> [What you are asked to do]
Pull out the lines from the line containing "Reconstruct the object" through the line containing "import Sketcher", both lines included, and copy them exactly.

> [Data in this exercise]
----------

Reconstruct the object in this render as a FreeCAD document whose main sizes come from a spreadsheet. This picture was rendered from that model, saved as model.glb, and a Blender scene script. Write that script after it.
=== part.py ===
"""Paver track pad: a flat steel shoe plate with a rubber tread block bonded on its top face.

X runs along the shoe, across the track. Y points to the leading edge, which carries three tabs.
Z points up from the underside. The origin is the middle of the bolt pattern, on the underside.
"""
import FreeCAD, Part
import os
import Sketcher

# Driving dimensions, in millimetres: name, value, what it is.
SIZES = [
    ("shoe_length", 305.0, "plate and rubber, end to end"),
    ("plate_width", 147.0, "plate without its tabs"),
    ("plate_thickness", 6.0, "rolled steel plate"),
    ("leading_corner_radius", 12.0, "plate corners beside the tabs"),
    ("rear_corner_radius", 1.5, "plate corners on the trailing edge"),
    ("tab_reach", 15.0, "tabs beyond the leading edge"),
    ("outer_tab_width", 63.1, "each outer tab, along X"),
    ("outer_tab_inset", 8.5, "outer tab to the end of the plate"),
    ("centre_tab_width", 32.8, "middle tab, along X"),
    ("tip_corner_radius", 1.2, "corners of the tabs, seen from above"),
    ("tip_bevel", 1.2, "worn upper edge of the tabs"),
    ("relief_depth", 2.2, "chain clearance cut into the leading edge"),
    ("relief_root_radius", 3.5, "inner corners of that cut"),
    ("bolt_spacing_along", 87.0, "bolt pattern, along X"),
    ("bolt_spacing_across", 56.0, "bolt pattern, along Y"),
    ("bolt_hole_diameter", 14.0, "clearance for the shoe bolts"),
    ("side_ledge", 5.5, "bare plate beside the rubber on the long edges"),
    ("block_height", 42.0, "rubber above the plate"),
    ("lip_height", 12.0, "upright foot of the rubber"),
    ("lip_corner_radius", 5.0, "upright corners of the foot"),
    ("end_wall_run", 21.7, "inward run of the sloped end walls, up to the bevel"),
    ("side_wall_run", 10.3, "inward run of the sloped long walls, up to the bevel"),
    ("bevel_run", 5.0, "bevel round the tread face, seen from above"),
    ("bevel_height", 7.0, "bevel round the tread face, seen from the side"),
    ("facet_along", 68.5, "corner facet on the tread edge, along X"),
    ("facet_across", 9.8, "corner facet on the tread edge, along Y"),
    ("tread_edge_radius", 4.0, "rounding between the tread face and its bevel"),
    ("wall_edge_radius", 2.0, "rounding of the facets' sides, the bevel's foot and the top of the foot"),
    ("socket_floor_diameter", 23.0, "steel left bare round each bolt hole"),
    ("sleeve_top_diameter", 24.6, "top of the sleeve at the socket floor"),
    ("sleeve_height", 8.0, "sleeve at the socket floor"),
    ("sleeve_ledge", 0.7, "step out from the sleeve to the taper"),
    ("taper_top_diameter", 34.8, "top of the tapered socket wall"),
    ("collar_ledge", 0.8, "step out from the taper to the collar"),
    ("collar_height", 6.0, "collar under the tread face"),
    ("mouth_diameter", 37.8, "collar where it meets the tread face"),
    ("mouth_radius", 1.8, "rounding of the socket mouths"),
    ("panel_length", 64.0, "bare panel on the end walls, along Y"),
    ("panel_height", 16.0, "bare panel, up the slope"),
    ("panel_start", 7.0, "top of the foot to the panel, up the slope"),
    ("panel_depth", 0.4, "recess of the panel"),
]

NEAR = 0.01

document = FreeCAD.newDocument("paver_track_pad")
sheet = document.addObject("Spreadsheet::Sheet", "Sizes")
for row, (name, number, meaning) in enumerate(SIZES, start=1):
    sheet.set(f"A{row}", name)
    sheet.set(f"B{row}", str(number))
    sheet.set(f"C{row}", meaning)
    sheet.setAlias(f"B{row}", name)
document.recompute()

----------

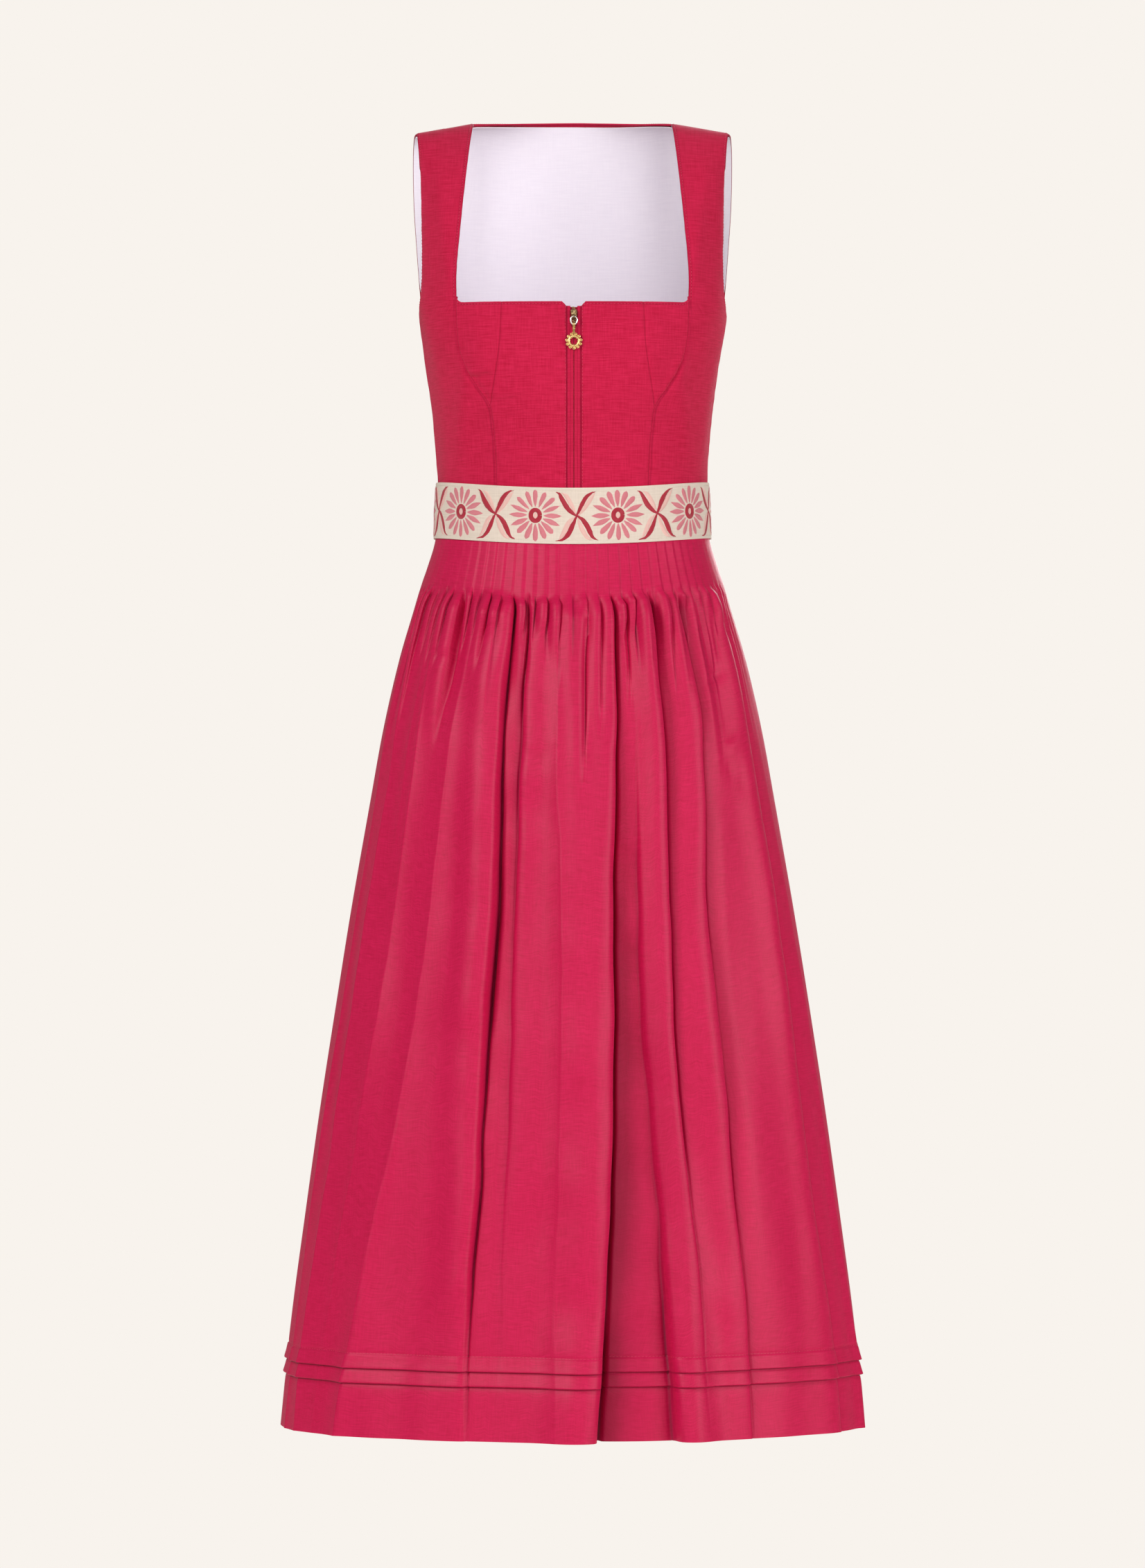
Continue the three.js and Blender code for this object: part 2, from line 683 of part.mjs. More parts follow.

----------

> [Answer]
Reconstruct the object in this render as a FreeCAD document whose main sizes come from a spreadsheet. This picture was rendered from that model, saved as model.glb, and a Blender scene script. Write that script after it.
=== part.py ===
"""Paver track pad: a flat steel shoe plate with a rubber tread block bonded on its top face.

X runs along the shoe, across the track. Y points to the leading edge, which carries three tabs.
Z points up from the underside. The origin is the middle of the bolt pattern, on the underside.
"""
import FreeCAD, Part
import os
import Sketcher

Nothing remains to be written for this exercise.